Date: Mon, 01 Mar 2004 14:44:48 -0600
From: eileen mcnamara <[log in to unmask]>
Subject: : Colloquium: Women, Islam and Transnational Feminism, March 5


Please note this colloquium has a lot of Africa content.

Colloquium: Women, Islam and Transnational Feminism

Organized by the Women's Studies Research Center
and the Women & Citizenship Research Circle

Cosponsored by the International Institute, Center for South Asia,
African Studies Program, Middle Eastern Studies Program, and the
Religious Studies Program

Friday, March 5, 2004

Pyle Center, 702 Langdon Street

The colloquium, which is open to faculty, students, and the public,
brings together leading scholars of women and Islam to explore the
global activism of women in Islamic countries relating to women's
rights and debates within feminist scholarship and international
movements regarding the role of Islam and women.  It looks at the
ways in which women in Islamic countries have contributed to
international feminism as well as how they have benefited from
transnational linkages.  The colloquium will also examine tensions in
international coalitions around particular causes, strategies
adopted, and the terms on which issues have been addressed.

9 am
Between Secular Feminism and Islamic Feminism
Margot Badran (Edith Kreeger Wolf Distinguished Visiting Professor,
Department of Religion and Preceptor in the Institute for the Study
of Islamic Thought, Program of African Studies, Northwestern
University)

10:30 am
Ambivalent Politics:  Sudanese Women and the Islamist Project
Sondra Hale (Professor or Anthropology and Women's Studies, UCLA)

12:00 pm    Lunch break

1:00 pm
Islamic Feminism and "The Spectacle of the Other Woman"
Minoo Moallem (Associate Professor and Chair, Women's Studies
Department, San Francisco State University)

2:30 pm      Globalizing the Local: Transnational Feminism and Afghan
Women's Rights
Valentine M. Moghadam (Director of Women's Studies and Associate
Professor of Sociology at Illinois State University)

4:00 pm
International Solidarity Strategies and Women's Rights under Sharia
Law in Nigeria
Ayesha Imam is founding director of BAOBAB for Women's Human Rights
in Nigeria and a coordinator of the international network Women
Living Under Muslim Laws.

The Colloquium was made possible by the generous support of the
Anonymous Fund and the Women & Citizenship Research Circle of the
International Institute.

For more information please contact the Women's Studies Research
Center, (608) 263-2053, or email:
<mailto:[log in to unmask]>[log in to unmask]


Margot Badran is Edith Kreeger Wolf Distinguished Visiting Professor,
Department of Religion and Preceptor in the Institute for the Study
of Islamic Thought at Program of African Studies at Northwestern
University.

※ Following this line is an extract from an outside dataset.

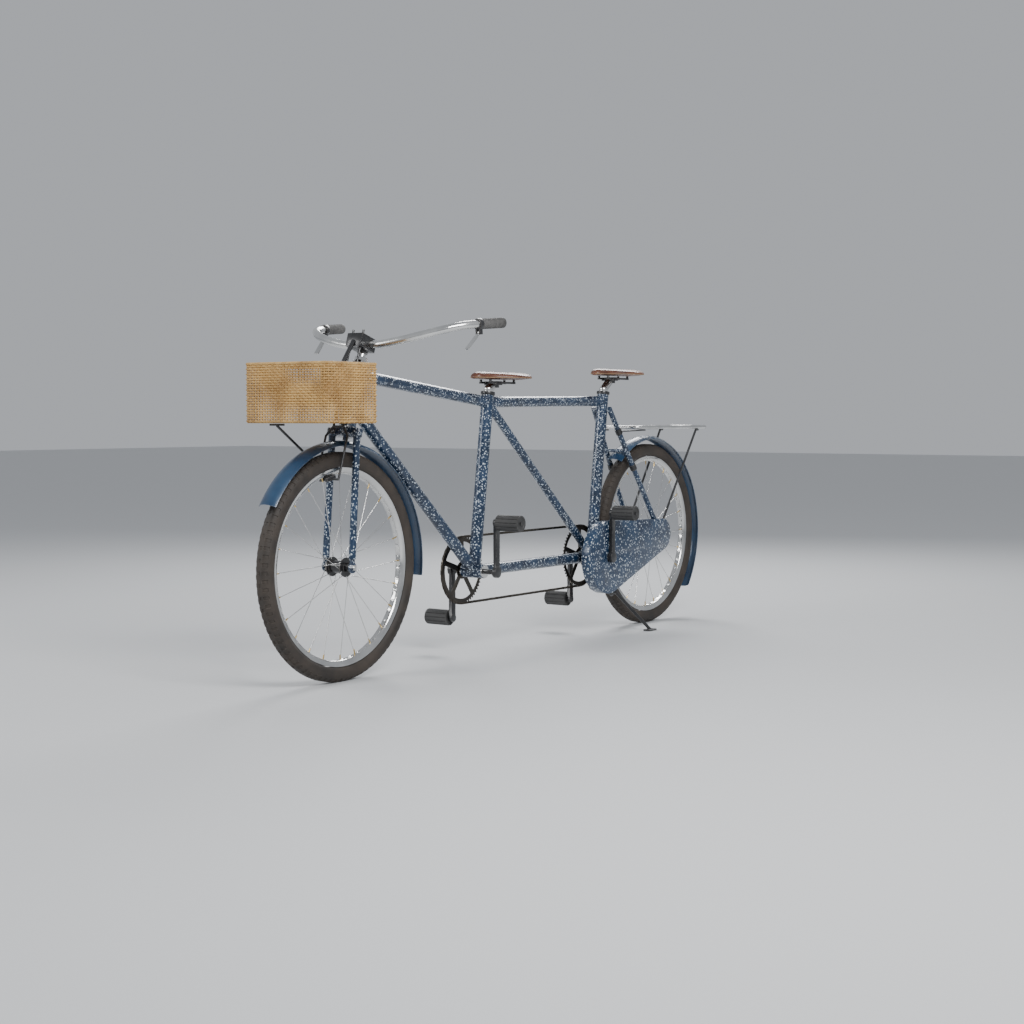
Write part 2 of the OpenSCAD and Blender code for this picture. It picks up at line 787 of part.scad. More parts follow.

Professor Badran has researched and written on women and
feminist thought and organizing, and everyday activisms, in the
Middle East and Muslim societies for over three decades.  Her books
include: Feminists, Islam, and Nation: Gender and the Making of
Modern Egypt, Harem Years: The Memoirs of An Egyptian Feminist Huda
Shaarawi (which she translated, edited, and introduced) and Opening
the Gates: A Century of Arab Feminist Writing (which she co-edited)
and has just come out in a new and expanded edition titled Opening
the Gates: An Arab Feminist Anthology. She is currently completing a
book on comparative Islamic feminisms in Egypt, Yemen, Turkey, and
South Africa
*******************************************************************

Sondra Hale is Professor or Anthropology and Women's Studies,
University of California Los Angeles. Professor Sondra Hale is
recognized both nationally and internationally for her contributions
to the fields of anthropology, women's studies, cultural studies, and
to African and Middle Eastern studies.  She is one of the leading
scholars of Sudanese women's studies and has also done pioneering
work in Eritrea on former women combatants.  She has produced a
well-received book, Gender Politics in Sudan:  Islamism, Socialism
and the State, in addition to dozens of articles and book chapters.
Dr. Hale has served as President of the Association for Middle East
Women's Studies (AMEWS) and serves on its Board of Directors and
heads the Publications Committee.  She was recently nominated for
President of the Middle East Studies Association. She was awarded
UCLA's highest teaching honor and last year was awarded the Teaching
Excellence Award from the Women's Studies Program. She was a founder
of Feminists in Support of Palestinian Women and is a Coordinator of
a new group Birzeit Right to Education Campaign U.S. Branch.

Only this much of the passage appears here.